Note that these messages are embedded in the module (CUDA does not support stack unwinding), and thus bloat its size. To avoid any overhead, you can disable these messages by setting the debug level to 0 (passing -g0 to julia). This disabled any device-side message, but retains the host-side detection:

julia> @cuda threads=2 kernel(CuArray([1]))
# no device-side error message!

julia> synchronize()
ERROR: KernelException: exception thrown during kernel execution

Debug info and line-number information

Setting the debug level does not only enrich stack traces, it also changes the debug info emitted in the CUDA module. On debug level 1, which is the default setting if unspecified, CUDA.jl emits line number information corresponding to nvcc -lineinfo. This information does not hurt performance, and is used by a variety of tools to improve the debugging experience.

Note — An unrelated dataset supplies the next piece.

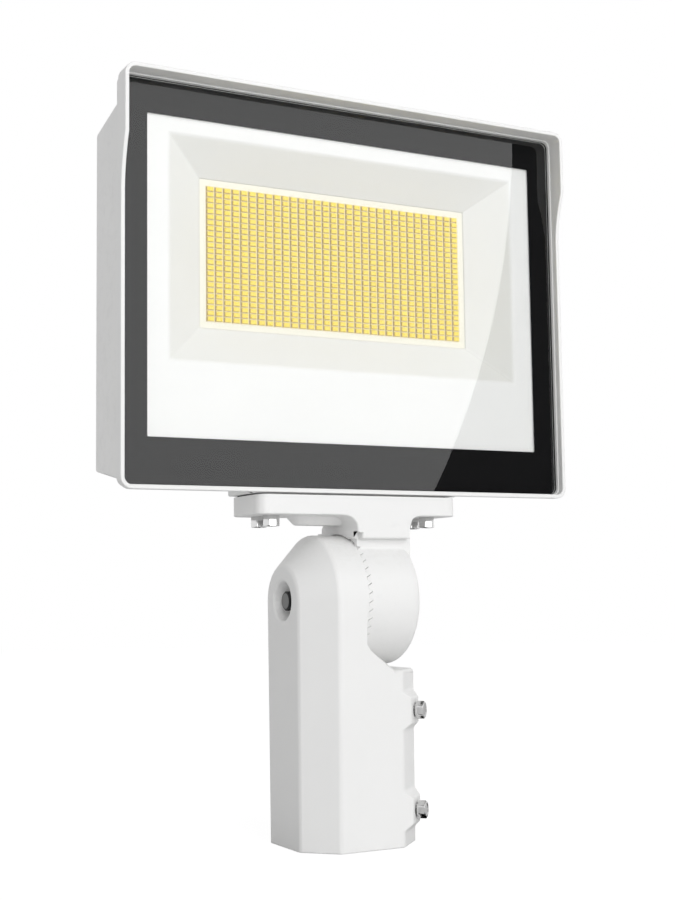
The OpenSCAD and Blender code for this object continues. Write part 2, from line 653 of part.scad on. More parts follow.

To emit actual debug info as nvcc -G does, you need to start Julia on debug level 2 by passing the flag -g2. Support for emitting PTX-compatible debug info is a recent addition to the NVPTX LLVM back-end, so it's possible this information is incorrect or otherwise affects compilation.

Warning

Due to bugs in ptxas, you need CUDA 11.5 or higher for debug info support.

To disable all debug info emission, start Julia with the flag -g0.

`compute-sanitizer`

To debug kernel issues like memory errors or race conditions, you can use CUDA's compute-sanitizer tool. Refer to the manual for more information.

To use compute-sanitizer, you need to install the CUDA_SDK_jll package in your environment first.

To spawn a new Julia session under compute-sanitizer:

julia> using CUDA_SDK_jll

# Get location of compute_sanitizer executable
julia> compute_sanitizer = joinpath(CUDA_SDK_jll.artifact_dir, "cuda/compute-sanitizer/compute-sanitizer")
.julia/artifacts/feb6b469b6047f344fec54df2619d65f6b704bdb/cuda/compute-sanitizer/compute-sanitizer

# Recommended options for use with Julia and CUDA.jl
julia> options = ["--launch-timeout=0", "--target-processes=all", "--report-api-errors=no"]
3-element Vector{String}:
 "--launch-timeout=0"
 "--target-processes=all"
 "--report-api-errors=no"

# Run the executable with Julia
julia> run(`$compute_sanitizer $options $(Base.julia_cmd())`)
========= COMPUTE-SANITIZER
julia> using CUDA

julia> CuArray([1]) .+ 1
1-element CuArray{Int64, 1, CUDA.DeviceMemory}:
 2

julia> exit()
========= ERROR SUMMARY: 0 errors
Process(`.julia/artifacts/feb6b469b6047f344fec54df2619d65f6b704bdb/cuda/compute-sanitizer/compute-sanitizer --launch-timeout=0 --target-processes=all --report-api-errors=no julia`, ProcessExited(0))

By default, compute-sanitizer launches the memcheck tool, which is great for dealing with memory issues. Other tools can be selected with the --tool argument, e.g., to find thread synchronization hazards use --tool synccheck, racecheck can be used to find shared memory data races, and initcheck is useful for spotting uses of uninitialized device memory.

`cuda-gdb`

To debug Julia code, you can use the CUDA debugger cuda-gdb. When using this tool, it is recommended to enable Julia debug mode 2 so that debug information is emitted. Do note that the DWARF info emitted by Julia is currently insufficient to e.g. inspect variables, so the debug experience will not be pleasant.

If you encounter the CUDBG_ERROR_UNINITIALIZED error, ensure all your devices are supported by cuda-gdb (e.g., Kepler-era devices aren't). If some aren't, re-start Julia with CUDA_VISIBLE_DEVICES set to ignore that device.